As of December 30, 2020, the Company has made a series of capital contributions to the Utility-Scale Portfolio partnership of approximately $465 million relating to ten operating wind and utility-scale solar projects with an aggregate capacity of approximately 2.0 GW. Subject to the satisfaction of certain conditions, the Company expects to make additional capital contributions for the remaining projects in the Utility-Scale Portfolio of approximately $75 million, related to a wind and two utility-scale solar projects anticipated to be commercially operational on or prior to June 30, 2021.
In addition to the Utility-Scale Portfolio partnership with ENGIE described above, on December 1, 2020, the Company and Morgan Stanley Renewables, Inc. (“Morgan Stanley”), a subsidiary of Morgan Stanley, Inc., formed a joint venture that entered into a partnership agreement with ENGIE to jointly invest in a Distributed Generation (“DG”) portfolio of solar and solar-plus-storage assets located across the United States, (the “DG Portfolio”). The DG Portfolio is expected to be comprised of a diversified set of newly developed community solar and commercial & industrial (“C&I”) ground-mounted, carport and rooftop solar and solar-plus-storage projects (approximately 70 megawatts (“MW”) in total) located across the United States, including in Massachusetts, Illinois, Vermont, California, Texas, and Arizona. In connection with this investment, the Company has committed to make a series of capital contributions through December 31, 2021, to the partnership with Morgan Stanley that will own a preferred equity interest of approximately $172 million in the DG Portfolio. The counterparties in the DG Portfolio are high credit quality residential, C&I, and cooperative off-takers and the contracts with these counterparties consist of a weighted average contract life of approximately 24 years.
As of December 31, 2020, the Company has made a series of capital contributions to the partnership with Morgan Stanley for contribution to the DG Portfolio partnership of approximately $37 million relating to approximately 20 MW in community and roof top solar projects.
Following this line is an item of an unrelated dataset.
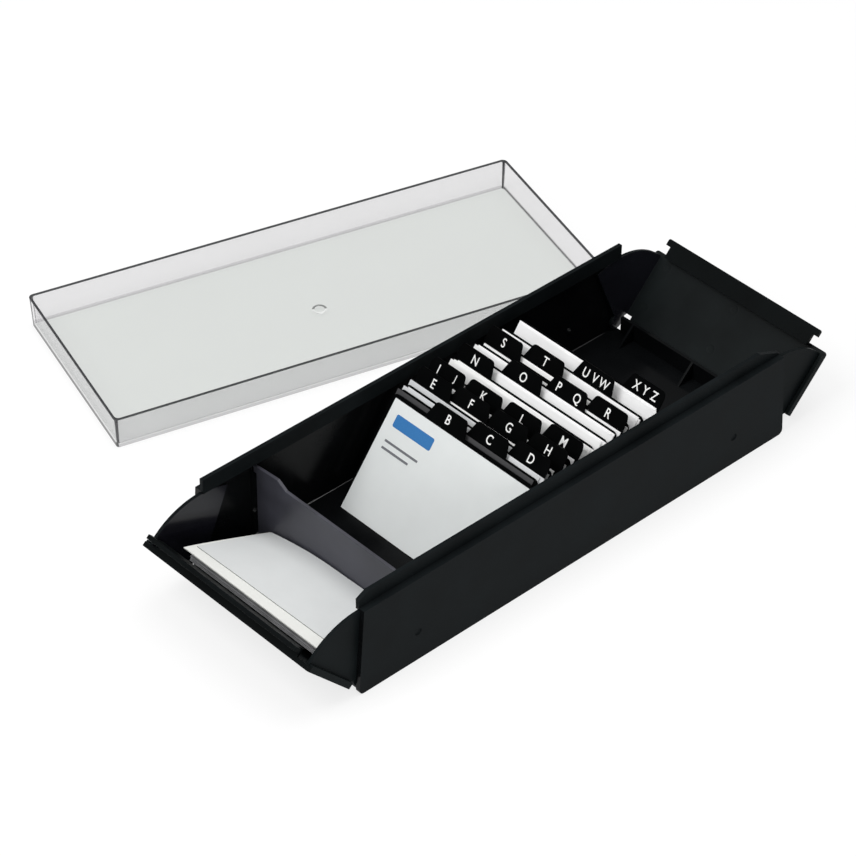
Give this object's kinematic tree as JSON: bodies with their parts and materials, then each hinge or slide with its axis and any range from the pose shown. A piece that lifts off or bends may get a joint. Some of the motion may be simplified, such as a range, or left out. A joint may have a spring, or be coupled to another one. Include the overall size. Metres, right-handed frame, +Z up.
{
  "type": "business card box",
  "caption": "Open card box: long black tray with a swinging flap at each end, lettered index sheets with filed cards, sliding partition, loose blank cards and a lift-off clear lid beside it",
  "frame": {"origin": "centre of the tray's underside, on the surface it stands on", "axes": "X across the tray, Y along it towards the rear flap, Z up"},
  "size_m": [0.2943, 0.3278, 0.0539],
  "materials": {
    "black_tray": "fine-grained black plastic",
    "black_flap": "fine-grained black plastic",
    "black_partition": "smooth black plastic",
    "black_index": "satin black plastic sheet",
    "clear_lid": "clear grey-tinted plastic",
    "printed_card": "smooth white card",
    "white_card": "smooth white card"
  },
  "bodies": {
    "box": {"tray": "black_tray", "index_b": "black_index", "index_c": "black_index", "index_d": "black_index", "index_e": "black_index", "index_f": "black_index", "index_g": "black_index", "index_h": "black_index", "index_ij": "black_index", "index_k": "black_index", "index_l": "black_index", "index_m": "black_index", "index_n": "black_index", "index_o": "black_index", "index_pq": "black_index", "index_r": "black_index", "index_s": "black_index", "index_t": "black_index", "index_uvw": "black_index", "index_xyz": "black_index", "cards_b": "white_card", "cards_c": "white_card", "cards_d": "white_card", "cards_e": "white_card", "cards_h": "white_card", "cards_l": "white_card", "cards_m": "white_card", "cards_n": "white_card", "cards_o": "white_card", "cards_pq": "white_card", "cards_s": "white_card", "cards_t": "white_card", "cards_uvw": "white_card"},
    "front_flap": {"front_flap": "black_flap"},
    "rear_flap": {"rear_flap": "black_flap"},
    "front_partition": {"front_partition": "black_partition"},
    "rear_partition": {"rear_partition": "black_partition"},
    "blank_cards": {"blank_card_1": "white_card", "blank_card_2": "white_card", "blank_card_top": "white_card", "blank_pile": "white_card"},
    "business_card": {"business_card": "printed_card"},
    "lid": {"lid": "clear_lid"}
  },
  "joints": [
    {"name": "front_flap_hinge", "type": "hinge", "parent": "box", "child": "front_flap", "pos_m": [0, -0.1262, 0.0064], "axis": [-1, 0, 0], "range_deg": [0, 46.7]},
    {"name": "rear_flap_hinge", "type": "hinge", "parent": "box", "child": "rear_flap", "pos_m": [0, 0.1262, 0.0064], "axis": [1, 0, 0], "range_deg": [0, 46.7]},
    {"name": "front_partition_slide", "type": "slide", "parent": "box", "child": "front_partition", "axis": [0, 1, 0], "range_m": [0, 0.034]},
    {"name": "rear_partition_slide", "type": "slide", "parent": "box", "child": "rear_partition", "axis": [0, 1, 0], "range_m": [0, 0.046]},
    {"name": "blank_cards_hinge", "type": "hinge", "parent": "box", "child": "blank_cards", "pos_m": [0, -0.11, 0.018], "axis": [-1, 0, 0], "range_deg": [0, 66]},
    {"name": "business_card_tip", "type": "hinge", "parent": "box", "child": "business_card", "pos_m": [0, -0.056, 0.0023], "axis": [1, 0, 0], "range_deg": [0, 36]},
    {"name": "lid_lift", "type": "slide", "parent": "box", "child": "lid", "axis": [0, 0, 1], "range_m": [0, 0.08]}
  ],
  "couplings": [
    {"joint": "blank_cards_hinge", "follows": "front_flap_hinge", "ratio": 1.4}
  ]
}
Subject to the satisfaction of certain conditions, the Company expects to make additional capital contributions related to the remaining projects in the DG Portfolio, which are expected to consist of 50 MW of projects, which are anticipated to be commercially operational by December 31, 2021.
Assuming all of the projects in the Utility-Scale Portfolio and the DG Portfolio are acquired, the two portfolios will consist of 13 utility-scale renewable projects (nine onshore wind projects and four solar projects), located in key markets in the United States, including the Electric Reliability Council of Texas (“ERCOT”), Midcontinent Independent System Operator (“MISO”), PJM Interconnection (“PJM”) and the Southwest Power Pool (“SPP”), and a diversified set of community solar and C&I ground-mounted, carport and rooftop solar and solar-plus-storage projects located across the United States. The Utility-Scale Portfolio’s cash flows consist of fixed-price power purchase agreements and financial hedges that have a weighted average contract life of approximately 13 years, contracted with highly creditworthy off-takers and counterparties who enjoy a weighted average credit rating of A+, including Amazon, Allianz, Ingersoll Rand, Microsoft, T Mobile, Target, Walmart, and Xcel Energy.
The Utility-Scale Portfolio partnership and the DG Portfolio partnership with ENGIE are governed by limited liability company agreements, , that contain customary terms and conditions. Major decisions that may impact the partnerships, their subsidiaries, or their assets, require approvals from representatives of each of the members of the partnerships. Through the partnerships, the Company will be entitled to preferred distributions until certain return targets are achieved. The Company expects to use the equity method of accounting to account for its preferred equity interest in the partnerships.